Cadbury, Guinness and Wellcome all made their fortune then gave something back. They're just a few examples of families who founded a successful business then used their wealth to do good work for the community. Today, the philanthropic tradition continues strongly, so why are so many charitable works - especially long-lived social welfare projects - funded by family-owned businesses?

Part of the answer lies in their relationship with the communities they serve, and from where their customers and workforce came. Many family business members are motivated to put something back, knowing that their wealth was generated with the cooperation and sometimes assistance of others.

It explains why the targets of a family's philanthropy are so often in the same geographic area as the business. Just as Victorian capitalists spent their riches on improving the towns that their workers had to live in, modern family business philanthropists often support charities working to improve their own local communities - whether providing sports facilities for young people, rehabilitation for ex-prisoners ?or drug users, or educational and heritage projects.

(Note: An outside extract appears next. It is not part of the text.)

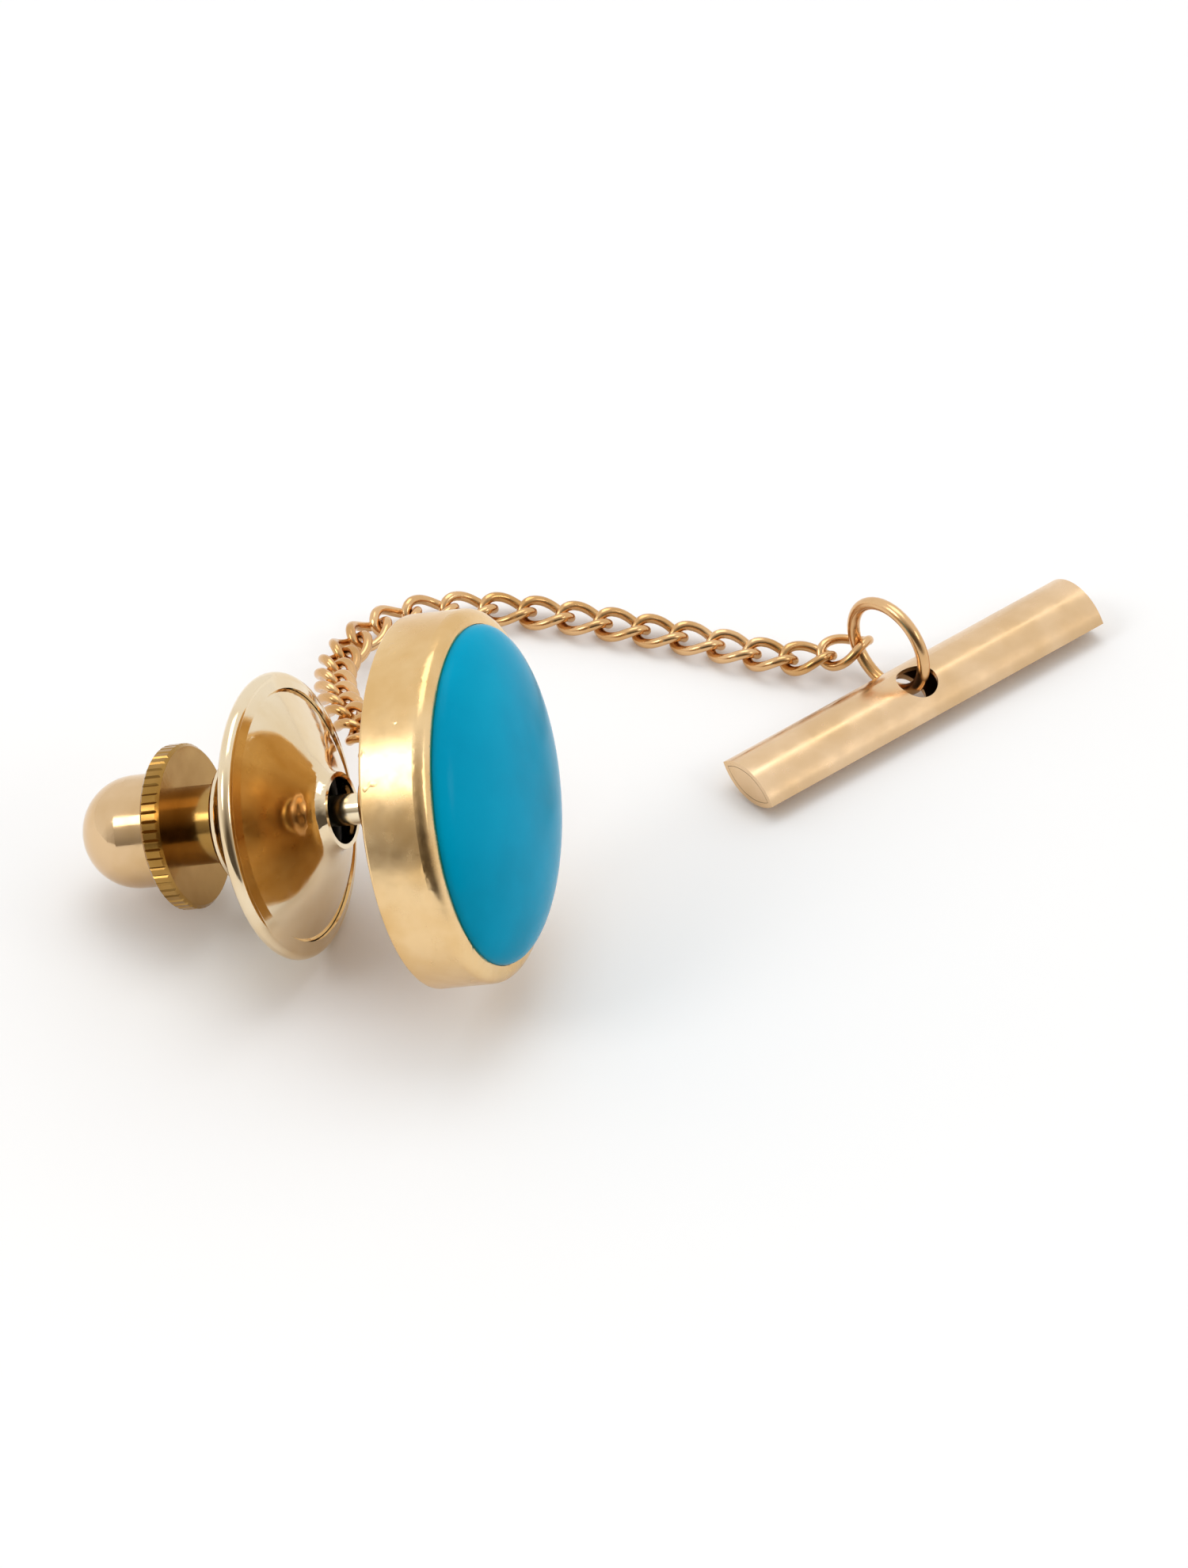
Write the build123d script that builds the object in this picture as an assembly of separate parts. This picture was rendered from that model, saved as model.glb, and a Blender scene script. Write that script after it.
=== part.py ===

Building a lasting legacy is another influence on their charitable giving. As the older generation values the family's achievements and assumes a sense of stewardship, there's a desire to pass on the tradition and ensure the business continues. This often carries over into the approach to philanthropy: typically the family will support causes through which it can make an enduring difference.

The fact that the members of a family business are usually in it for life, rather than regarding their present position as a temporary career step, reinforces that tendency. Although some large public corporations do good philanthropic work, there are also many where charity (or corporate social responsibility) is something of a box-ticking exercise by the executives.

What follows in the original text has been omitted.